Wow! I just cannot fathom this piece of dribble! Comparing a satellite reporting system, with 7 models ( and we know how accurate climate models are!), with no actual comparison to real data? What? Are these people stupid or something? Unless you can back up your findings with falsifiable data, you are just pi$$ing in the wind! Unless I’m missing something about the supposed accuracy of GRACE…………………………!
Ah… Amazing GRACE. Just hope she can avoid Es-GRASP
The ability of GRACE to detect a modest gravity anomaly such as is posited for water storage may be checked by at least two ways. Nether is expensive or requires any additional data collection.
As an afterthought a third option is suggested. It involves fielding a gravimeter, which can be expensive unless slave labor willingly supplied by starving grad students is used.
First, examine GRACE passes over the Bay of Fundy at low tide and high tide and compare the profiles. Because of different orbital passes they are probably not exact duplicates, so one is forced to comparing profiles extracted from fields. DamnifIknow what a GRACE data ‘point’ looks like. Hopefully somewhere in there is some data that might be used to see if GRACE can detect a the change in a body of water that is more or less comparable with the gravity anomaly expected from the stored water in an aquifer. If a difference between the low tide and high tide observations can be seen then there might be hope. If one could take other observations and successfully detect other high and low tide times then there are grounds for even more hope.

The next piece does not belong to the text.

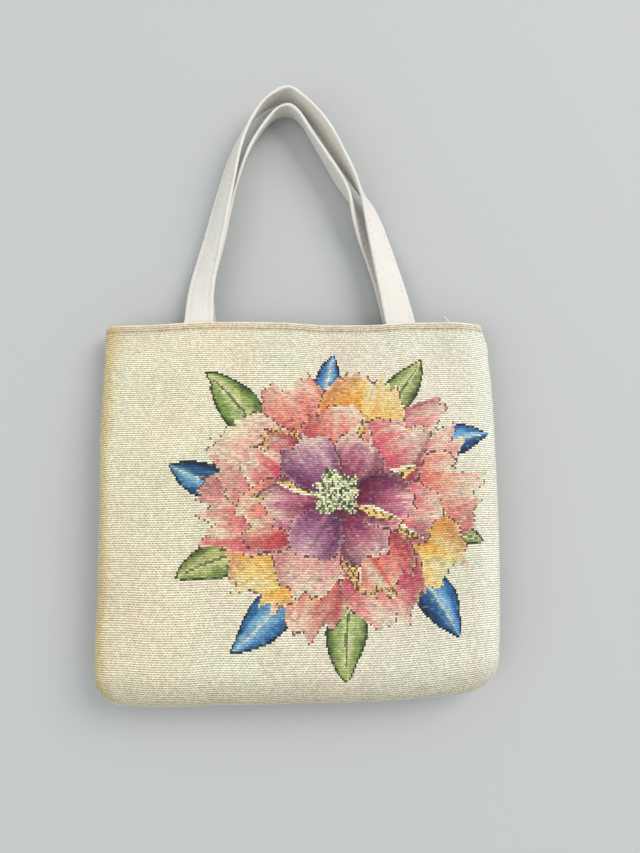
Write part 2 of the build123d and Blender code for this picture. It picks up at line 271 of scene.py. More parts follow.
def plan(xn, yn):
    """Nominal place to real place in plan: rounded bottom corners and the soft outline."""
    x, y = np.array(xn, float), np.array(yn, float)
    for sign, r0, k in ((-1, 0.85, 1.0), (1, 0.82, 0.95)):
        a, b = sign * x / W, -y / 121.0
        p, q = np.clip((a - r0) / (1 - r0), 0, 1.0), np.clip((b - r0) / (1 - r0), 0, 1.0)
        on = (p > 0) & (q > 0)
        p2 = p * np.sqrt(np.maximum(0, 1 - k * q * q / 2))
        q2 = q * np.sqrt(np.maximum(0, 1 - k * p * p / 2))
        x = np.where(on, sign * (r0 + (1 - r0) * p2) * W, x)
        y = np.where(on, -(r0 + (1 - r0) * q2) * 121.0, y)
    t = (y - YB) / (YT - YB)
    yy = smooth_table(x, BOTTOM) * (1 - t) + smooth_table(x, TOP) * t
    u = (x / W + 1) / 2
    xl, xr = smooth_table(yy, LEFT, 2.5), smooth_table(yy, RIGHT, 2.5)
    return xl + (xr - xl) * u, yy


def front_form(xn, gx, yn, gy):
    """The front panel's smooth outer face, without its ribs."""
    X, Y = np.meshgrid(xn, yn, indexing="ij")
    G = np.outer(gx, gy)
    x, y = plan(X, Y)
    base, top = seam_z(Y), crest(Y)
    z = base + (top - base) * G
    e_side = W - np.abs(X)
    soft = ramp(0.55, 0.95, G)
    z += soft * (0.75 * noise(x / 46, y / 46, 1) + 0.30 * noise(x / 21, y / 24, 2))
    # soft creases where the side rolls over
    left, right = X < 0, X >= 0
    run = ramp(-108, -80, Y)
    z -= left * run * 0.36 * bell(e_side, 12.0 + 1.6 * noise(y / 40, 0.5, 3), 4.2)
    z += left * run * 0.16 * bell(e_side, 6.0, 3.2)
    z -= right * run * 0.30 * bell(e_side, 10.0, 3.6)
    # shallow folds hanging from the rim below the handles
    hang = ramp(74, 96, Y) * ramp(119, 110, Y)
    z -= hang * (0.62 * bell(x, 53.5 + (113 - y) * 0.36, 4.2) - 0.30 * bell(x, 63.5 + (113 - y) * 0.33, 4.5))
    z -= hang * (0.45 * bell(x, -75.0 + (113 - y) * 0.05, 3.6) - 0.22 * bell(x, -66.0, 4.5))
    z -= hang * 0.30 * bell(x, -20.0 - (113 - y) * 0.08, 3.8)
    # fullness over the handle ends sewn inside the rim, and the sag between them
    for s in (-66.0, 66.0):
        z += 0.55 * ramp(13.5, 8.0, np.abs(x - s)) * ramp(92, 98, Y)
    z -= 0.8 * bell(x, 0, 38) * ramp(88, 118, Y)
    # the stitched hem: a groove, and the fold standing a little full above it
    d = YT - Y
    z -= 0.50 * bell(d, 5.2, 0.75) * (1 + 0.25 * np.sin(x / 3.1 * 2 * math.pi))
    z += 0.30 * bell(d, 2.7, 1.7)
    z -= 0.9 * ramp(1.6, 0.0, d) ** 2
    return np.stack([x, y, z], axis=2)


# ================================ the woven pattern ================================
CREAM = np.array([217, 211, 188.0])
GOLD, DARK = (214, 184, 118), (66, 58, 44)


def design_grid(x, y):
    """Where a point of the front falls on the pattern's own drawing grid (about 0.61 mm a step, y down)."""
    gx = 320 + (x - 13.9) * 640 / (387.9 + 0.1236 * y)
    gy = 507.5 - 1.6645 * y + 0.000535 * y * y
    return gx, gy


def spread(stops, s):
    at = np.array([a for a, _ in stops])
    col = np.array([c for _, c in stops], float)
    return np.stack([np.interp(s, at, col[:, k]) for k in range(3)], axis=-1)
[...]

The second way is simple. It can be done by anyone with access to modest PC based 2.5 D gravity modeling software. Determine the gravitational effect of a prism of water 100 meters thick, 5 km long and 2 km wide. Add that to a regional gravity profile as observed by GRACE somewhere along the Gulf Coast away from any river draining into the GOM. Calculate profiles of the ‘observed’ field with and without the water prism at increasing heights above the model. Intuition suggests the observed differences will fade into the noise level well below GRACE’s orbital height. However, I am quite willing to be surprised at the answers.both
As I am tapping away here it occurs to me that the UT Geophysics department could unearth one of their Worden gravimeters and head to the field with some fancy new GPS positioning equipment over the aquifer. Very precise location information, especially elevation, is needed to make the corrections necessary to determine the actual gravity value at each station’s location. A series of profiles or better yet a grid of data should be collected during the dry season and the wet season. If one really wanted to tip the budget a series of holes could be drilled and logged with a bore hole gravimeter. After the observations are reduced one could see if any changes are observable in a uncharged vs fully charged aquifer. Intuition and some experience with gravity data collection, reduction, and modelling suggest the effect, if observable at all, will be quite small.
But doing that would mean leaving the comfort of the air condition offices and doing real boots in the mud, feeding the bugs and being very mindful of the cotton mouths field work. I love watching Ph.Ds ankle deep in swampy waters reading instruction manuals while swatting mosquitos.
Not quite sure those Teasips are up for that.
Mosquito bites to itch, real data to reformat and reduce…. Meaningful measurements of something we think we might be able to see. That’s how science moves forward.
Naw, lets just stay in the office and model the number trail GRACE gives us and call it good. Oh, and write up another grant proposal real quick now.
Finally, I remember something called the Eotvos effect as being a real bear to deal with while reducing gravity data collected from a moving object, like a ship or airplane. Would someone who knows more about these things please chime in?
Thanks, Tom Bakewell, sorta-retired geophysicist.